### Stated task
Set down all of the data exactly as it appears.

### Dataset content

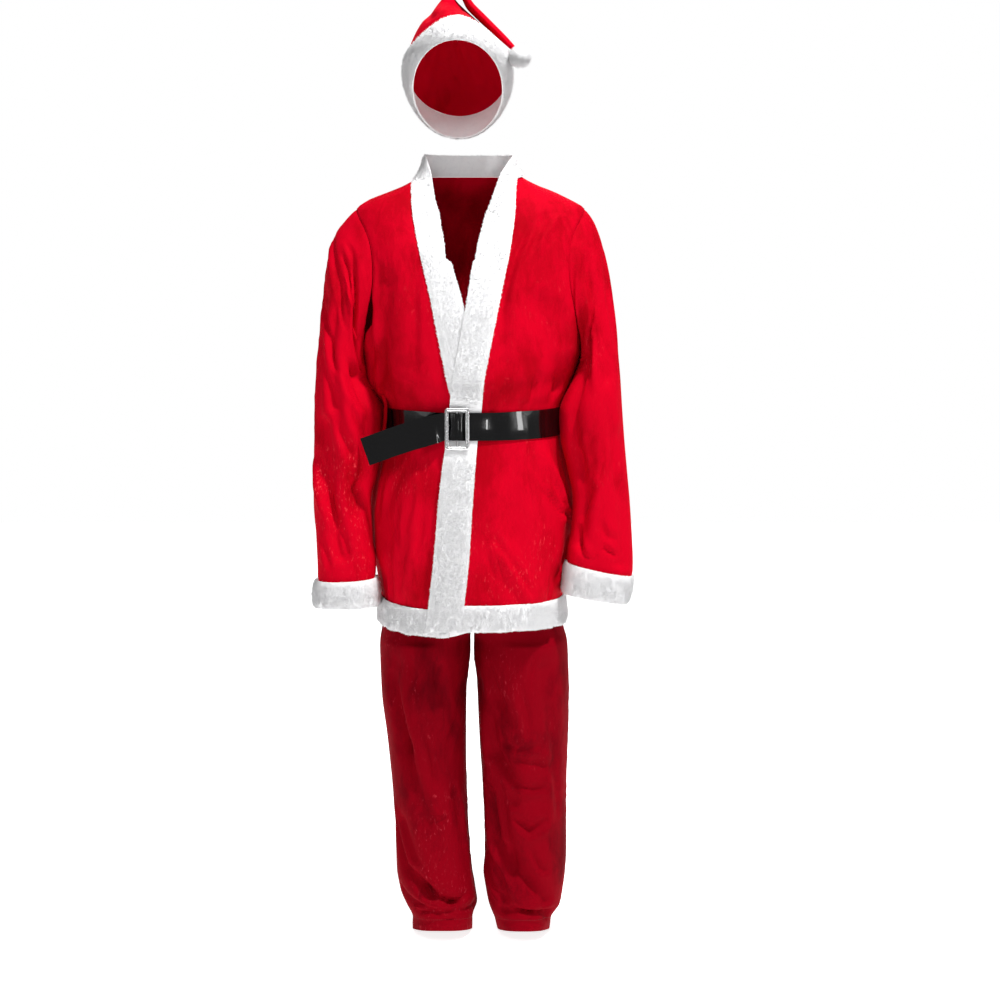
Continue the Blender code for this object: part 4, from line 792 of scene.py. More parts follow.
def hat_face(turn, row):
    """The hat's outer face with its folds, and the way out from it."""
    turn, row = np.broadcast_arrays(np.asarray(turn, float), np.asarray(row, float))
    out = normals(hat, turn, row, 1e-3, 1e-3)
    depth = folded(HAT_FOLDS, turn, row, HAT_REACH, HAT_ROW_STEP)
    return hat(turn, row) - out * np.expand_dims(depth, -1), out


def belt_bed(angle, h):
    """Where the belt's inner face lies over the fronts and the back, and the way out from there."""
    points, out = skin(-1)(angle, h)
    x = points[..., 0]
    both_bands = 2 * PILE * squeeze(h) + CLOTH + PLY_GAP
    front = (np.cos(angle) > 0) * fade(x, *BED_RIGHT_X) * (1 - fade(x, *BED_LEFT_X))
    return points + out * np.expand_dims(both_bands * front + BELT_GAP, -1), out


# ------------------------------------------------------------------ finer cloth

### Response
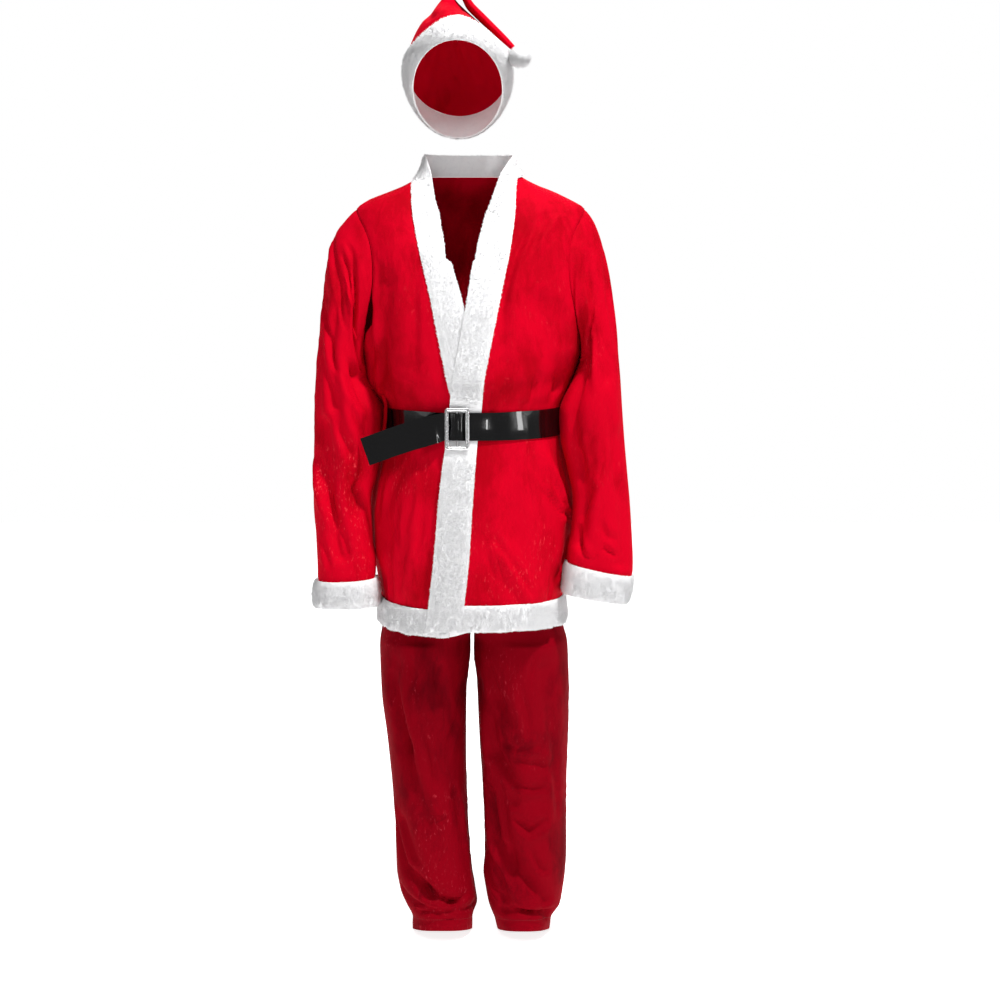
Continue the Blender code for this object: part 4, from line 792 of scene.py. More parts follow.
def hat_face(turn, row):
    """The hat's outer face with its folds, and the way out from it."""
    turn, row = np.broadcast_arrays(np.asarray(turn, float), np.asarray(row, float))
    out = normals(hat, turn, row, 1e-3, 1e-3)
    depth = folded(HAT_FOLDS, turn, row, HAT_REACH, HAT_ROW_STEP)
    return hat(turn, row) - out * np.expand_dims(depth, -1), out


def belt_bed(angle, h):
    """Where the belt's inner face lies over the fronts and the back, and the way out from there."""
    points, out = skin(-1)(angle, h)
    x = points[..., 0]
    both_bands = 2 * PILE * squeeze(h) + CLOTH + PLY_GAP
    front = (np.cos(angle) > 0) * fade(x, *BED_RIGHT_X) * (1 - fade(x, *BED_LEFT_X))
    return points + out * np.expand_dims(both_bands * front + BELT_GAP, -1), out


# ------------------------------------------------------------------ finer cloth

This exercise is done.